- _SET PROBLEM_
Up to and including the line with "self.tree.nodes.clear()", reproduce the listing below exactly, beginning at its first line.

- _COLLECTED DATA_
========================
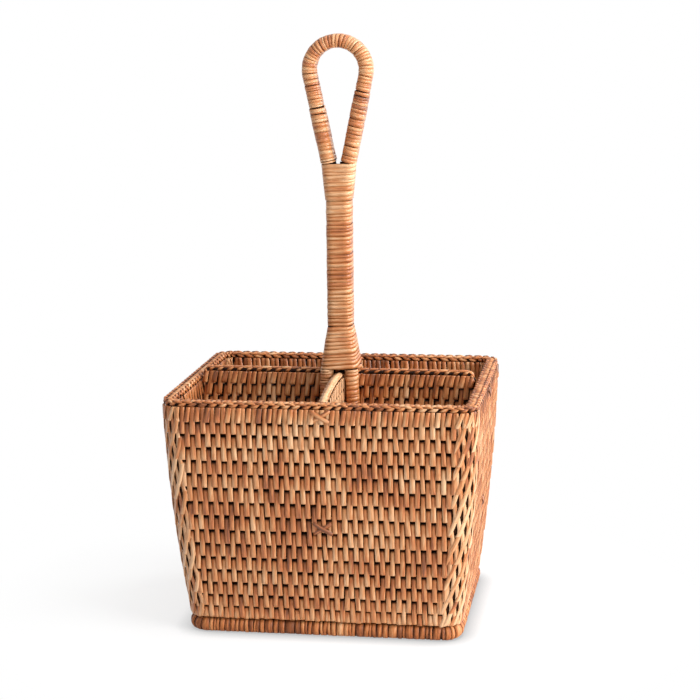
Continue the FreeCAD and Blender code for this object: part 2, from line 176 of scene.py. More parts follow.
class Finish:
    """The nodes of one material or of the world, which all come from one method."""

    def __init__(self, owner):
        owner.use_nodes = True
        self.tree = owner.node_tree
        self.tree.nodes.clear()

    def node(self, kind, settings=None, inputs=None, output=0):
        """Adds a node: its type, its settings, then the values or wires of its sockets."""
        node = self.tree.nodes.new(kind)
        for name, value in (settings or {}).items():
            if name == "stops":
                ramp = node.color_ramp
                while len(ramp.elements) < len(value):
                    ramp.elements.new(1.0)
                for element, (position, colour) in zip(ramp.elements, value):
                    element.position = position
                    element.color = (*colour, 1.0)
            else:
                setattr(node, name, value)
        for name, value in (inputs or {}).items():
            set_input(node, name, value)
        return Wire(self.tree, node.outputs[output]) if node.outputs else None

    def noise(self, vector, scale, detail=3.0, roughness=0.55):
        return self.node("ShaderNodeTexNoise", None, {
            "Vector": vector, "Scale": scale, "Detail": detail, "Roughness": roughness})

    def stretched(self, vector, scale):
        return self.node("ShaderNodeMapping", {"vector_type": "POINT"}, {
            "Vector": vector, "Scale": scale})

    def spread(self, value, low, high, new_low=0.0, new_high=1.0):
        return self.node("ShaderNodeMapRange", {"clamp": True}, {
            "Value": value, "From Min": low, "From Max": high,
            "To Min": new_low, "To Max": new_high})

    def mix(self, share, first, second):
        """One colour turning into another."""
        return self.node("ShaderNodeMix", {"data_type": "RGBA", "blend_type": "MIX"}, {
            "Factor": share, 6: first, 7: second}, 2)

    def seen(self):
        """One for the rays that show the background: from the camera, mirrored or let through."""
        straight = self.node("ShaderNodeLightPath", None, None, "Is Camera Ray")
        return straight + straight.other("Is Glossy Ray") + straight.other("Is Transmission Ray")

    def principled(self, **inputs):
        """The Principled shader; Base_Color stands for its socket Base Color."""
        named = {name.replace("_", " "): value for name, value in inputs.items()}
        return self.node("ShaderNodeBsdfPrincipled", None, named)

    def surface(self, shader, kind="ShaderNodeOutputMaterial"):
        self.node(kind, None, {"Surface": shader})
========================
- _TASK RESULT_
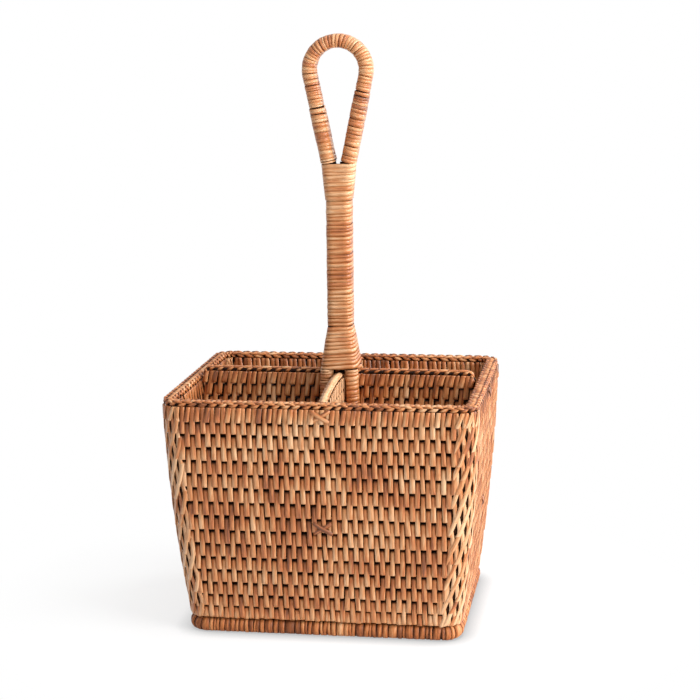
Continue the FreeCAD and Blender code for this object: part 2, from line 176 of scene.py. More parts follow.
class Finish:
    """The nodes of one material or of the world, which all come from one method."""

    def __init__(self, owner):
        owner.use_nodes = True
        self.tree = owner.node_tree
        self.tree.nodes.clear()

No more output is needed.